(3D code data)
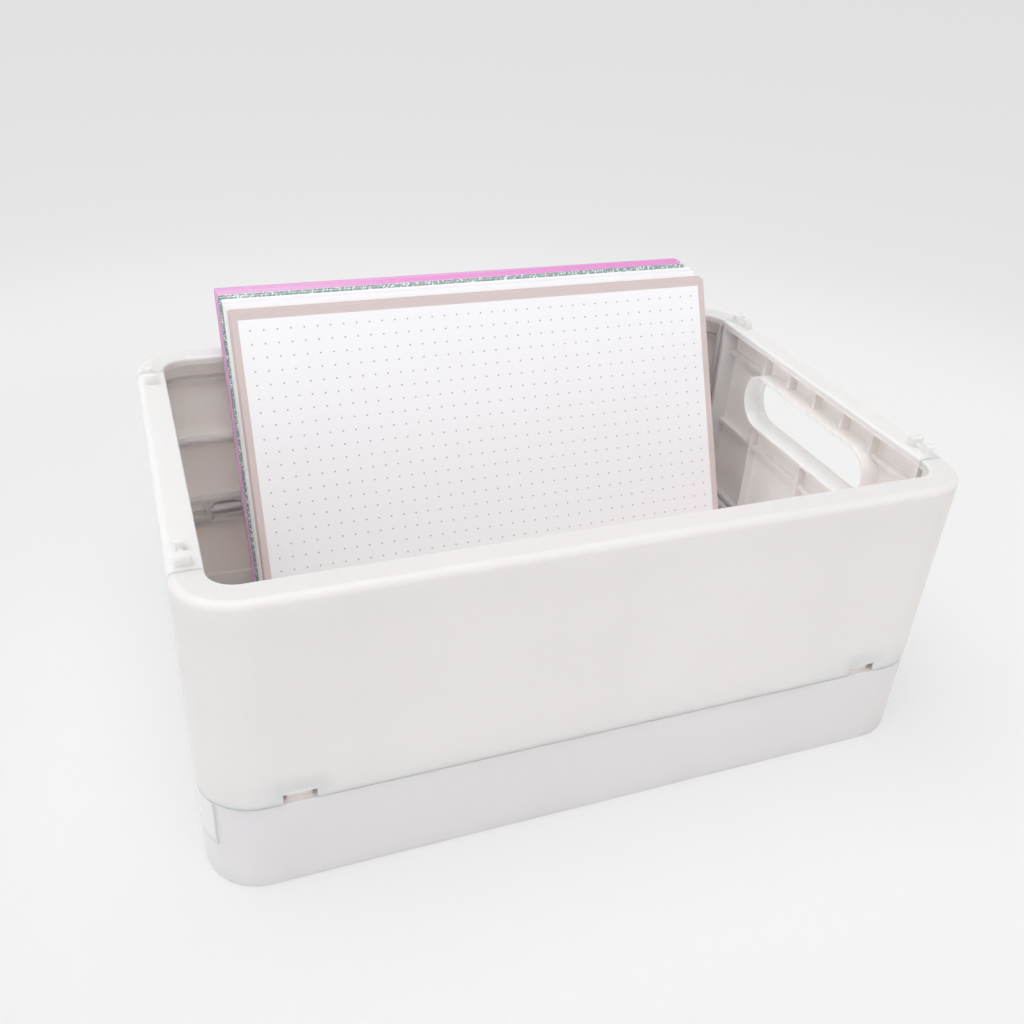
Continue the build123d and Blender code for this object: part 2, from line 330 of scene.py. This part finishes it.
def plasticMaterial(name, look):
    material, tree, shader = newMaterial(name, crate["shine"])
    skin = useGroup(tree, mouldedSkin, (-600, 200), **crate["skin"])
    parts = splitCoordinate(tree, "Object", (-800, -300))
    dips = 0.0
    for axis, places in ((look["across"], look["upright"]), ("Z", look["level"])):
        for place in places:
            along = sums(tree, "MULTIPLY", parts[axis], perMetre, spot=(-600, -300))
            dip = useGroup(tree, sinkLine, (-400, -300), Along=along, Place=place, Width=crate["sinkWidth"])["Dip"]
            dips = sums(tree, "MAXIMUM", dips, dip, spot=(-200, -300))
    # painted light: a lighter, warmer colour on the inner faces of the crate
    inside = useGroup(tree, paintedInnerGlow, (-600, 0))["Inside"]
    colour = blendColours(tree, inside, look["colour"], look["inner"], spot=(-400, 300))
    dull = [1 - crate["tone"]] * 3 + [1]
    patchy = blendColours(tree, skin["Tone"], dull, (1, 1, 1, 1), spot=(-400, 500))
    plug(tree, shader["Base Color"], blendColours(tree, 1.0, colour, patchy, "MULTIPLY", spot=(-200, 300)))
    rough = ramp(tree, skin["Tone"], 0.0, 1.0, *crate["roughness"], spot=(0, 100))
    polished = sums(tree, "MULTIPLY", skin["Scuffs"], crate["polish"], spot=(0, -50))
    plug(tree, shader["Roughness"], sums(tree, "SUBTRACT", rough, polished, spot=(200, 100)))
    sunk = sums(tree, "MULTIPLY", dips, crate["sinkDepth"], spot=(-100, -300))
    addRelief(tree, shader, sums(tree, "SUBTRACT", skin["Height"], sunk, spot=(0, -200)))
    return material


def dress(node, material):
    slots = nodes[node].material_slots
    if not slots:
        nodes[node].data.materials.append(material)
    for slot in nodes[node].material_slots:
        slot.material = material


for moulding in ("walls", "ends", "base"):
    look = crate[moulding]
    plastic = plasticMaterial(moulding + "Plastic", look)
    for node in look["nodes"]:
        dress(node, plastic)
print("crate dressed")

# cards: each one is cut from sheet, with slightly crushed edges, and leans at the angle of the pack;
# a pale share of the pink ones fades out between the two places of turn, in metres along the pack

cards = {
    "lean": 24.7, "thickness": 0.78, "edge": 0.10, "crush": 0.3, "corner": 0.25, "askew": 0.04, "slip": 0.12,
    "seed": 11, "shine": {"IOR": 1.45, "Specular IOR Level": 0.25}, "fibre": {"Size": 700.0, "Depth": 0.012},
    # crushed: a darker tone at the edge margins, partly the crushed burr of the cut and partly painted shade in the
    # seams between stacked cards
    "plies": 9.0, "shade": 0.97, "plyShade": 0.92, "crushed": (0.78, 0.76, 0.77, 1), "tint": (0.95, 1.0),
    "roughness": (0.62, 0.78),
    # a deck's flank colour is painted light and shade: the same cut as its core, made lighter or darker on the side
    # edges for how light falls there
    "decks": {
        "taupe": {"names": ["taupe_card_%d" % n for n in range(1, 6)], "slot": "taupe_card",
                  "face": (0.672, 0.580, 0.572, 1), "core": (0.93, 0.84, 0.83, 1), "flank": (0.93, 0.82, 0.81, 1)},
        "white": {"names": ["white_card_%d" % n for n in (1, 2, 4, 5, 6, 7)], "slot": "white_card",
                  "face": (0.93, 0.93, 0.94, 1), "core": (0.885, 0.885, 0.90, 1), "flank": (0.97, 0.96, 0.96, 1)},
        "palest": {"names": ["white_card_3"], "slot": "white_card",
                   "face": (0.88, 0.86, 0.93, 1), "core": (0.86, 0.84, 0.915, 1), "flank": (0.93, 0.91, 0.94, 1)},
        "pink": {"names": ["pink_card_%d" % n for n in (1, 2, 3)], "slot": "pink_card",
                 "face": (0.84, 0.355, 0.70, 1), "core": (0.87, 0.385, 0.74, 1), "flank": (0.57, 0.31, 0.48, 1),
                 "pale": (0.82, 0.485, 0.735, 1), "turn": (-0.08, -0.02)},
        "rose": {"names": ["pink_card_%d" % n for n in (4, 5)], "slot": "pink_card",
                 "face": (0.80, 0.40, 0.70, 1), "core": (0.88, 0.41, 0.76, 1), "flank": (0.57, 0.33, 0.50, 1),
                 "pale": (0.84, 0.51, 0.755, 1), "turn": (-0.01, 0.06)},
        "lilac": {"names": ["lilac_card"], "slot": "lilac_card",
                  "face": (0.78, 0.46, 0.74, 1), "core": (0.84, 0.56, 0.78, 1), "flank": (0.58, 0.36, 0.58, 1)},
        "glitter": {"names": ["glitter_card_%d" % n for n in (1, 2, 3)], "slot": "glitter_card",
                    "face": (0.17, 0.26, 0.25, 1), "core": (0.34, 0.44, 0.425, 1),
                    "silver": (0.91, 0.94, 0.92, 1), "teal": (0.42, 0.60, 0.55, 1), "topGlint": (0.85, 0.15)},
    },
}


def slabMesh(name, wide, tall, thick, edge, corner, steps=3):
    crushed = edge * cards["crush"]
    profile = ((edge, 0), (crushed, crushed), (0, edge),
               (0, thick - edge), (crushed, thick - crushed), (edge, thick))
    middles = ((1, 1), (-1, 1), (-1, -1), (1, -1))
    points = []
    for inset, depth in profile:
        for quarter, (right, up) in enumerate(middles):
            for step in range(steps + 1):
                angle = math.pi / 2 * (quarter + step / steps)
                radius = corner - inset
                points.append((right * (wide / 2 - corner) + radius * math.cos(angle),
                               tall / 2 + up * (tall / 2 - corner) + radius * math.sin(angle), depth))
    count = 4 * (steps + 1)
    faces = [list(range(count))[::-1], list(range(len(points) - count, len(points)))]
    for level in range(len(profile) - 1):
        for n in range(count):
            after = (n + 1) % count
            faces.append((level * count + n, level * count + after,
                          (level + 1) * count + after, (level + 1) * count + n))
    mesh = bpy.data.meshes.new(name)
    mesh.from_pydata(points, [], faces)
    mesh.validate()
    return mesh


def leaningFrame(node, thick):
    low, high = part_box(node)
    sine, cosine = math.sin(math.radians(cards["lean"])), math.cos(math.radians(cards["lean"]))
    turn = Matrix(((1, 0, 0), (0, sine, -cosine), (0, cosine, sine))).to_4x4()
    foot = Vector(((low.x + high.x) / 2, low.y + thick * cosine, low.z))
    return Matrix.Translation(foot) @ turn, high.x - low.x, (high.z - low.z - thick * sine) / cosine


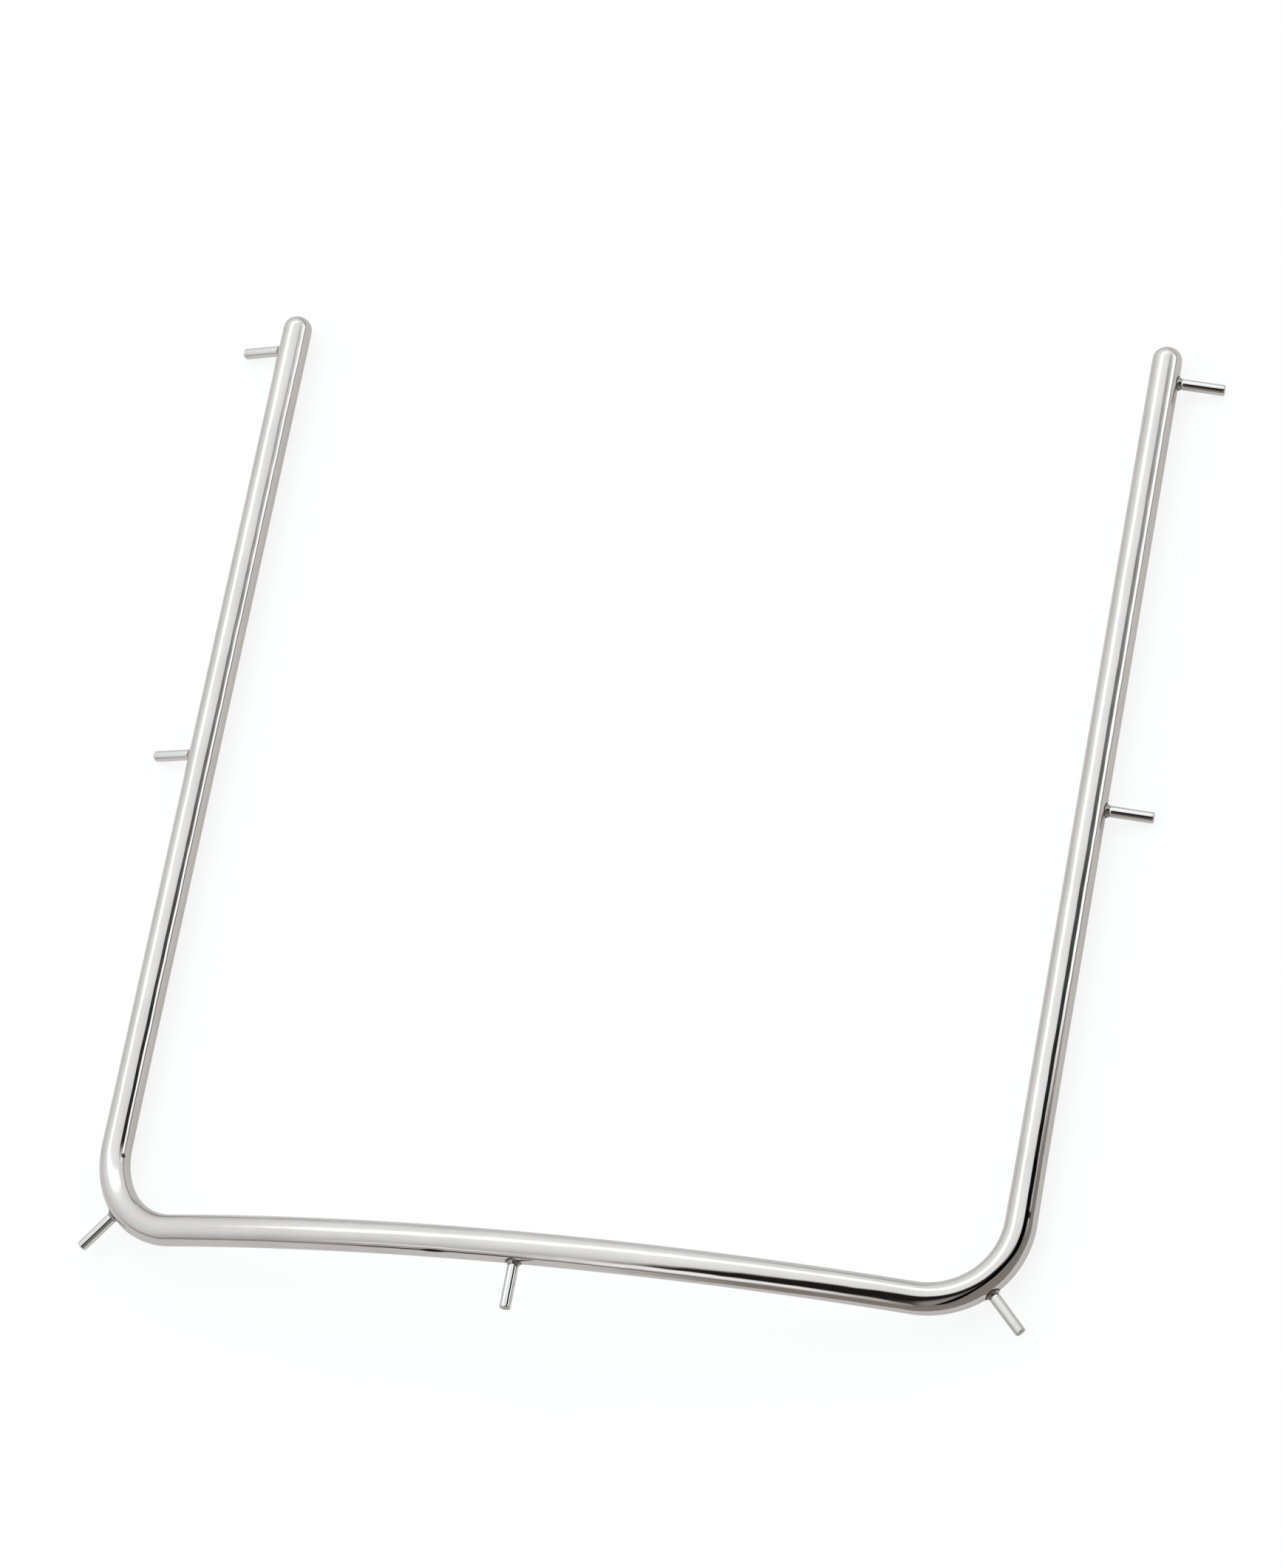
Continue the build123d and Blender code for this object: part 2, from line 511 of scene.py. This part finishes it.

## CHALLENGE
Please reproduce the entire listing, exactly as shown.

## SOLUTION TO THIS EXERCISE
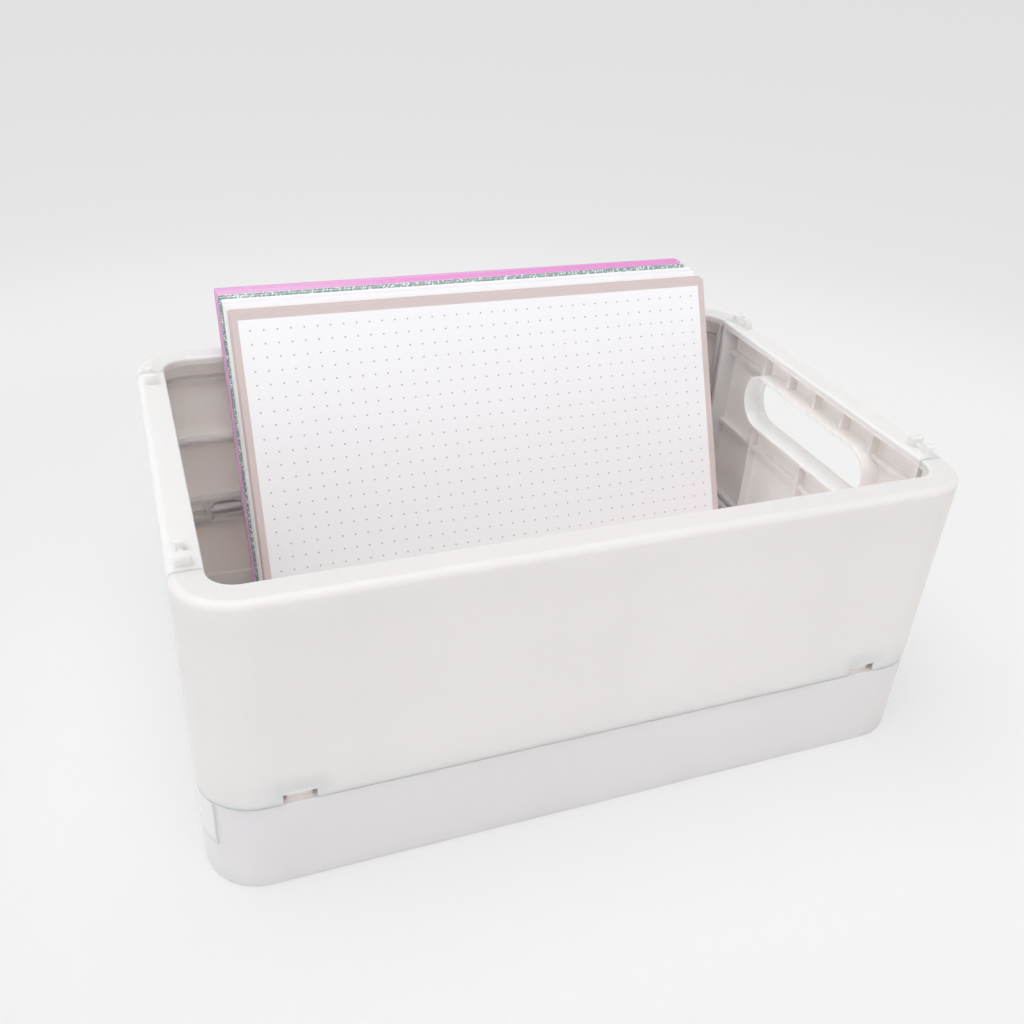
Continue the build123d and Blender code for this object: part 2, from line 330 of scene.py. This part finishes it.
def plasticMaterial(name, look):
    material, tree, shader = newMaterial(name, crate["shine"])
    skin = useGroup(tree, mouldedSkin, (-600, 200), **crate["skin"])
    parts = splitCoordinate(tree, "Object", (-800, -300))
    dips = 0.0
    for axis, places in ((look["across"], look["upright"]), ("Z", look["level"])):
        for place in places:
            along = sums(tree, "MULTIPLY", parts[axis], perMetre, spot=(-600, -300))
            dip = useGroup(tree, sinkLine, (-400, -300), Along=along, Place=place, Width=crate["sinkWidth"])["Dip"]
            dips = sums(tree, "MAXIMUM", dips, dip, spot=(-200, -300))
    # painted light: a lighter, warmer colour on the inner faces of the crate
    inside = useGroup(tree, paintedInnerGlow, (-600, 0))["Inside"]
    colour = blendColours(tree, inside, look["colour"], look["inner"], spot=(-400, 300))
    dull = [1 - crate["tone"]] * 3 + [1]
    patchy = blendColours(tree, skin["Tone"], dull, (1, 1, 1, 1), spot=(-400, 500))
    plug(tree, shader["Base Color"], blendColours(tree, 1.0, colour, patchy, "MULTIPLY", spot=(-200, 300)))
    rough = ramp(tree, skin["Tone"], 0.0, 1.0, *crate["roughness"], spot=(0, 100))
    polished = sums(tree, "MULTIPLY", skin["Scuffs"], crate["polish"], spot=(0, -50))
    plug(tree, shader["Roughness"], sums(tree, "SUBTRACT", rough, polished, spot=(200, 100)))
    sunk = sums(tree, "MULTIPLY", dips, crate["sinkDepth"], spot=(-100, -300))
    addRelief(tree, shader, sums(tree, "SUBTRACT", skin["Height"], sunk, spot=(0, -200)))
    return material


def dress(node, material):
    slots = nodes[node].material_slots
    if not slots:
        nodes[node].data.materials.append(material)
    for slot in nodes[node].material_slots:
        slot.material = material


for moulding in ("walls", "ends", "base"):
    look = crate[moulding]
    plastic = plasticMaterial(moulding + "Plastic", look)
    for node in look["nodes"]:
        dress(node, plastic)
print("crate dressed")

# cards: each one is cut from sheet, with slightly crushed edges, and leans at the angle of the pack;
# a pale share of the pink ones fades out between the two places of turn, in metres along the pack

cards = {
    "lean": 24.7, "thickness": 0.78, "edge": 0.10, "crush": 0.3, "corner": 0.25, "askew": 0.04, "slip": 0.12,
    "seed": 11, "shine": {"IOR": 1.45, "Specular IOR Level": 0.25}, "fibre": {"Size": 700.0, "Depth": 0.012},
    # crushed: a darker tone at the edge margins, partly the crushed burr of the cut and partly painted shade in the
    # seams between stacked cards
    "plies": 9.0, "shade": 0.97, "plyShade": 0.92, "crushed": (0.78, 0.76, 0.77, 1), "tint": (0.95, 1.0),
    "roughness": (0.62, 0.78),
    # a deck's flank colour is painted light and shade: the same cut as its core, made lighter or darker on the side
    # edges for how light falls there
    "decks": {
        "taupe": {"names": ["taupe_card_%d" % n for n in range(1, 6)], "slot": "taupe_card",
                  "face": (0.672, 0.580, 0.572, 1), "core": (0.93, 0.84, 0.83, 1), "flank": (0.93, 0.82, 0.81, 1)},
        "white": {"names": ["white_card_%d" % n for n in (1, 2, 4, 5, 6, 7)], "slot": "white_card",
                  "face": (0.93, 0.93, 0.94, 1), "core": (0.885, 0.885, 0.90, 1), "flank": (0.97, 0.96, 0.96, 1)},
        "palest": {"names": ["white_card_3"], "slot": "white_card",
                   "face": (0.88, 0.86, 0.93, 1), "core": (0.86, 0.84, 0.915, 1), "flank": (0.93, 0.91, 0.94, 1)},
        "pink": {"names": ["pink_card_%d" % n for n in (1, 2, 3)], "slot": "pink_card",
                 "face": (0.84, 0.355, 0.70, 1), "core": (0.87, 0.385, 0.74, 1), "flank": (0.57, 0.31, 0.48, 1),
                 "pale": (0.82, 0.485, 0.735, 1), "turn": (-0.08, -0.02)},
        "rose": {"names": ["pink_card_%d" % n for n in (4, 5)], "slot": "pink_card",
                 "face": (0.80, 0.40, 0.70, 1), "core": (0.88, 0.41, 0.76, 1), "flank": (0.57, 0.33, 0.50, 1),
                 "pale": (0.84, 0.51, 0.755, 1), "turn": (-0.01, 0.06)},
        "lilac": {"names": ["lilac_card"], "slot": "lilac_card",
                  "face": (0.78, 0.46, 0.74, 1), "core": (0.84, 0.56, 0.78, 1), "flank": (0.58, 0.36, 0.58, 1)},
        "glitter": {"names": ["glitter_card_%d" % n for n in (1, 2, 3)], "slot": "glitter_card",
                    "face": (0.17, 0.26, 0.25, 1), "core": (0.34, 0.44, 0.425, 1),
                    "silver": (0.91, 0.94, 0.92, 1), "teal": (0.42, 0.60, 0.55, 1), "topGlint": (0.85, 0.15)},
    },
}


def slabMesh(name, wide, tall, thick, edge, corner, steps=3):
    crushed = edge * cards["crush"]
    profile = ((edge, 0), (crushed, crushed), (0, edge),
               (0, thick - edge), (crushed, thick - crushed), (edge, thick))
    middles = ((1, 1), (-1, 1), (-1, -1), (1, -1))
    points = []
    for inset, depth in profile:
        for quarter, (right, up) in enumerate(middles):
            for step in range(steps + 1):
                angle = math.pi / 2 * (quarter + step / steps)
                radius = corner - inset
                points.append((right * (wide / 2 - corner) + radius * math.cos(angle),
                               tall / 2 + up * (tall / 2 - corner) + radius * math.sin(angle), depth))
    count = 4 * (steps + 1)
    faces = [list(range(count))[::-1], list(range(len(points) - count, len(points)))]
    for level in range(len(profile) - 1):
        for n in range(count):
            after = (n + 1) % count
            faces.append((level * count + n, level * count + after,
                          (level + 1) * count + after, (level + 1) * count + n))
    mesh = bpy.data.meshes.new(name)
    mesh.from_pydata(points, [], faces)
    mesh.validate()
    return mesh


def leaningFrame(node, thick):
    low, high = part_box(node)
    sine, cosine = math.sin(math.radians(cards["lean"])), math.cos(math.radians(cards["lean"]))
    turn = Matrix(((1, 0, 0), (0, sine, -cosine), (0, cosine, sine))).to_4x4()
    foot = Vector(((low.x + high.x) / 2, low.y + thick * cosine, low.z))
    return Matrix.Translation(foot) @ turn, high.x - low.x, (high.z - low.z - thick * sine) / cosine


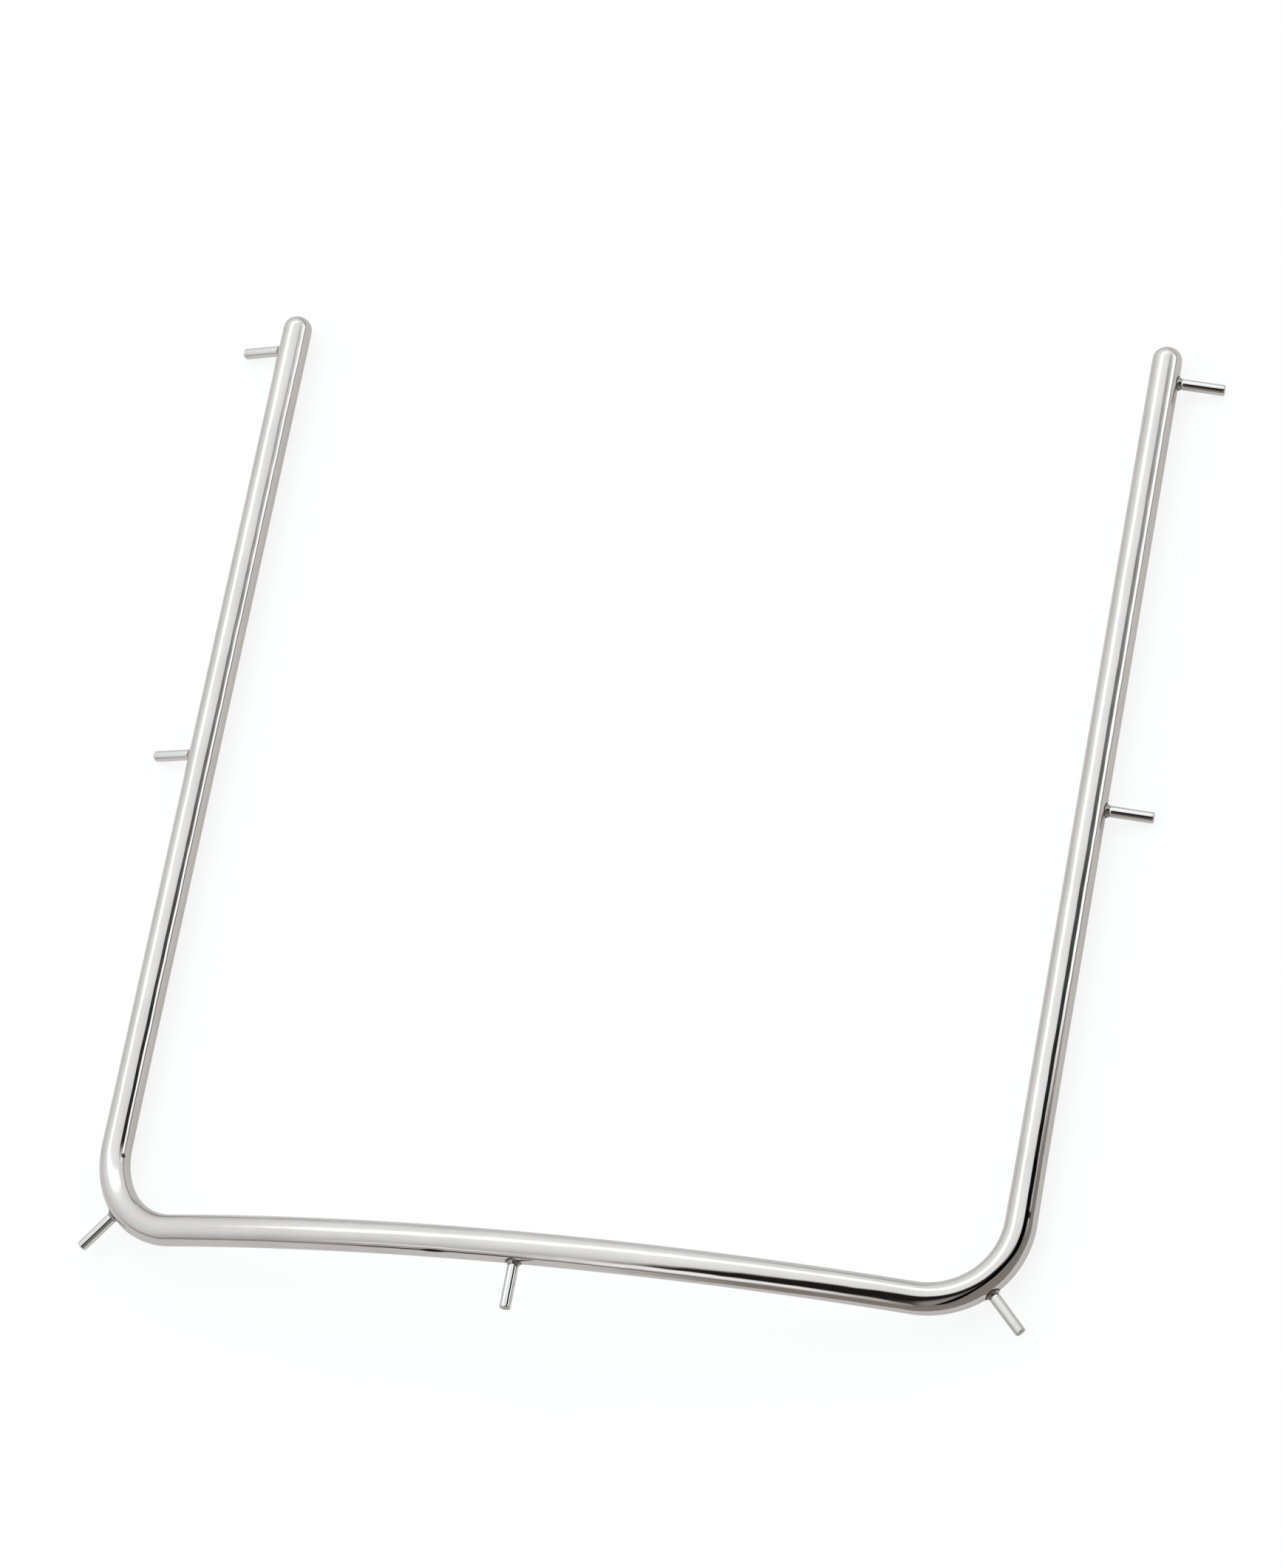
Continue the build123d and Blender code for this object: part 2, from line 511 of scene.py. This part finishes it.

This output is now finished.